Property auctions are an increasingly popular method of buying properties due to the speed at which sales can be completed, security they offer, and they provide a chance to purchase properties for a bargain price.
‘The modern method of auction’ isn’t something new, it has actually been around for a number of years but it is now growing in popularity due to the extra benefits it provides to property buyers.
This guide will explore the differences between the two types of property auctions.
Properties for sale by auction can be found in newspapers, through estate agents and auctioneers, and online. The types of properties on offer can vary from repossessed properties, uninhabitable and un-mortgageable properties, development projects, and standard residential properties.
A guide or starting price will usually be given and the vendor will often set a reserve price which is the minimum price they are willing to accept. If the property does not reach this reserve price during bidding, the property will not be sold. However, interested buyers may be able to negotiate with the seller after the auction has taken place, especially if the highest bid was close to the reserve.
If you have the winning bid, a 10% deposit and an exchange of contracts are required on the same day. This means you must be prepared to go ahead with a purchase when you turn up to the auction, even though you may not win the property.

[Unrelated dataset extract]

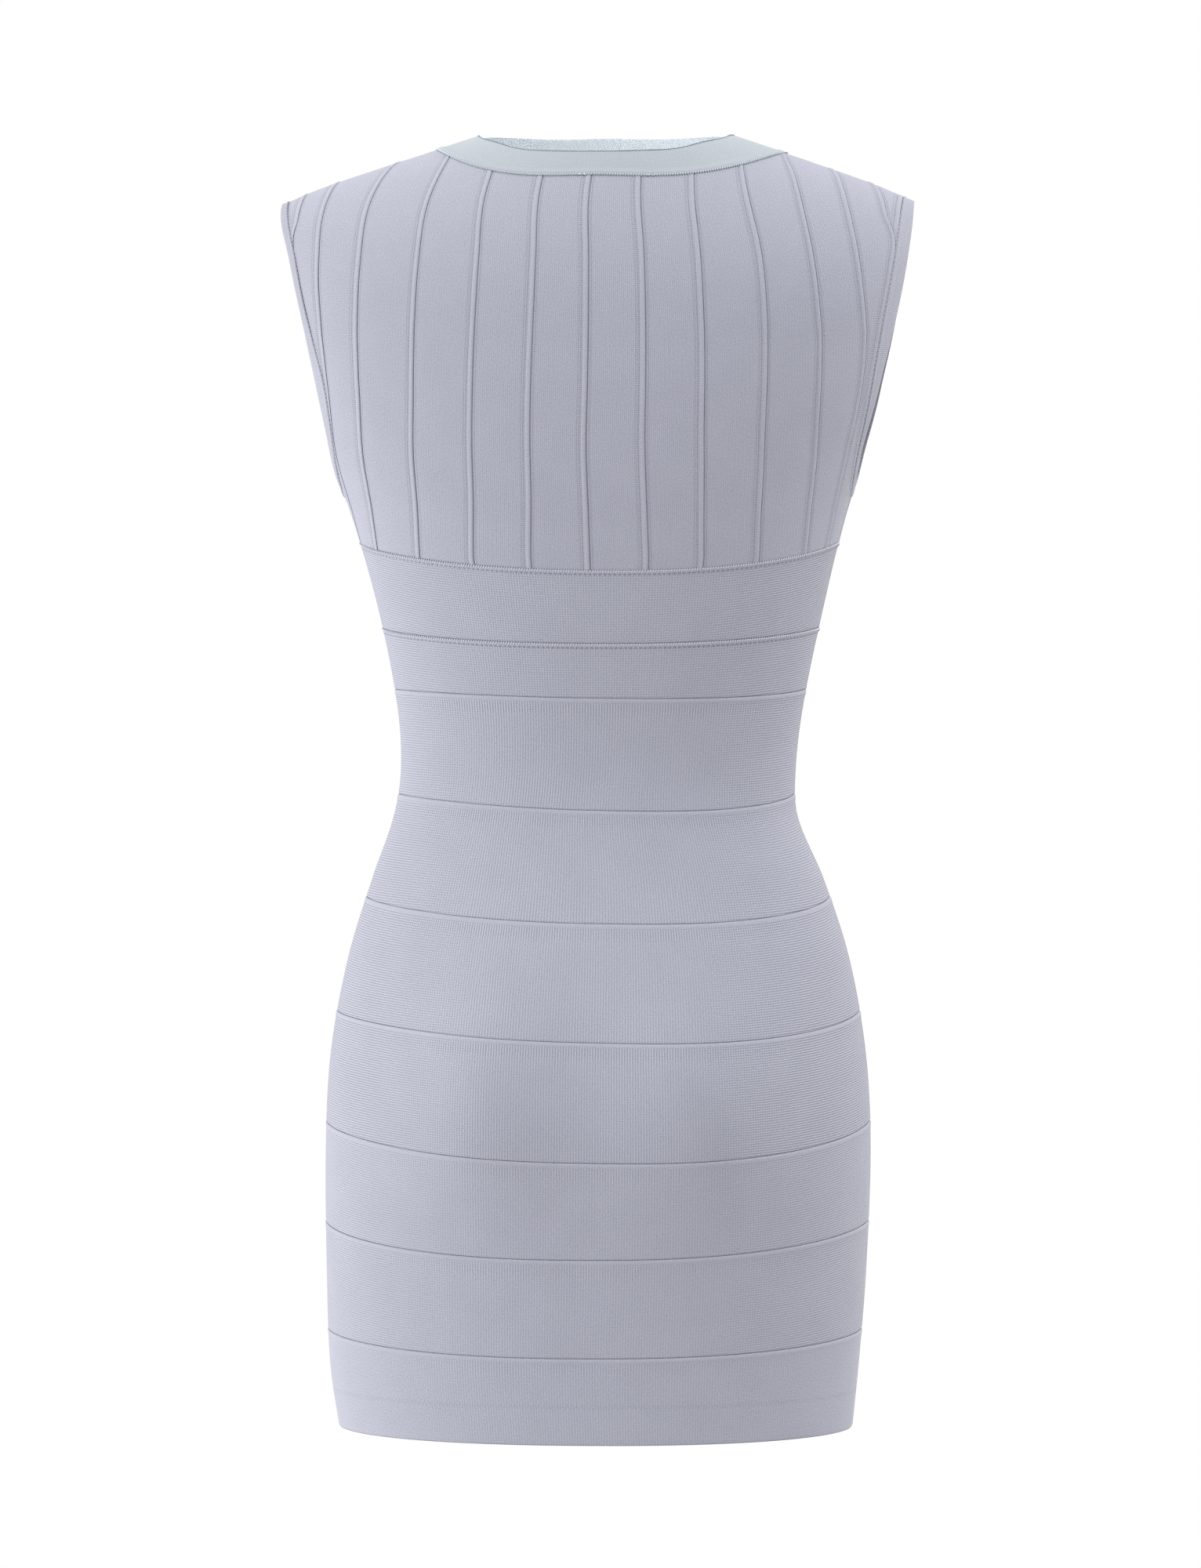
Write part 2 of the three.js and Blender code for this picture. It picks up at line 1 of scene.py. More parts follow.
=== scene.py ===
import math

import bmesh
import bpy
from mathutils import Matrix, Vector


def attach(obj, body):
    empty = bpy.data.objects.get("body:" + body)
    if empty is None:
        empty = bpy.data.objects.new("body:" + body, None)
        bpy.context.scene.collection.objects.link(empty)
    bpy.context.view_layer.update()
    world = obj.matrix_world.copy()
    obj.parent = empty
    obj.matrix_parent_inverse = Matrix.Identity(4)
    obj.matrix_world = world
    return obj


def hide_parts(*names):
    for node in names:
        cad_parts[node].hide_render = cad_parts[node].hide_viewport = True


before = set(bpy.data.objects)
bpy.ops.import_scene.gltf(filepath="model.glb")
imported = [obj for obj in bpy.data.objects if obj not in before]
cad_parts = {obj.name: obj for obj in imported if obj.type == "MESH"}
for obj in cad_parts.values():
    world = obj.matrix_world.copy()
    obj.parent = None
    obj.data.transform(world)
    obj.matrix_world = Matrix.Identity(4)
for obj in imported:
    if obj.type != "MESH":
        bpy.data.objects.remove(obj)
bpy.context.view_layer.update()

# Camera. It stands about 5 m behind the dress at the height of the waist, turned
# slightly toward the wearer's right. The frame is 1532 by 2000 pixels of 0.5 mm.
MM = 0.001
CAMERA_DISTANCE = 5.0
CAMERA_HEIGHT = -0.414
CAMERA_TURN = math.radians(-4)
CAMERA_ASIDE = 0.001
FRAME_HEIGHT = 1.0
SENSOR_HEIGHT = 24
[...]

So, if you are reliant on a mortgage to purchase the property, you need to have this agreed before the auction. Or, if you are a cash buyer, you need to have the money readily available.
If you are using a mortgage to purchase the property, you will need to complete a property survey/valuation, mortgage application and offer, and any preliminary legal work in order to be ready to exchange contracts on the day.
Alternatively, you could use other methods of finance to purchase the property initially to give you more time to arrange a suitable mortgage product without facing any penalties for going over the 28 day limit. For example, a bridging loan is a short-term funding option which can be used the purchase the property on the day of the auction, then repaid through ‘re-financing’ when you have the mortgage offer in place.
It is now also common for the vendor’s solicitor to prepare a legal pack for potential bidders to look at before the auction. This will typically include;
However, you may choose to commission your own checks, rather than relying on the vendor’s legal pack. If you choose to do this, all checks should be carried out before the auction as any defects or issues identified after exchange of contracts will not release you from the purchase. The only way you will be released is if the defects found are the result of a misrepresentation from the vendor, or there are any legal issues that couldn’t have been identified prior to the exchange of contracts.
If you pull out of the purchase for no acceptable reason, the vendor is entitled to keep the deposit and resell the property. If reselling the property results in a lower price, the vendor can also claim the shortfall from you.
Modern property auctions are carried out online.
Estate agents are appointed by the vendor to arrange viewings in order to generate interest in the property and to encourage potential buyers to put down an offer. All interested buyers have to submit their offer online in the form of a ‘bid’. With the help of the auctioneer, the seller can set rules for the auction – this includes setting a reserve price, start date and duration of the auction. This is typically 30 days or more, but can be shorter if the vendor requires a quick sale.
When a successful bid is made, the buyer is required to pay a non-refundable ‘reservation fee’ on the day of the auction in order to secure the property - this can be up to 5% of the purchase price. This fee covers the auctioneer’s costs and it is not deducted from the overall purchase price of the property, so this needs to be taken into consideration whilst bidding.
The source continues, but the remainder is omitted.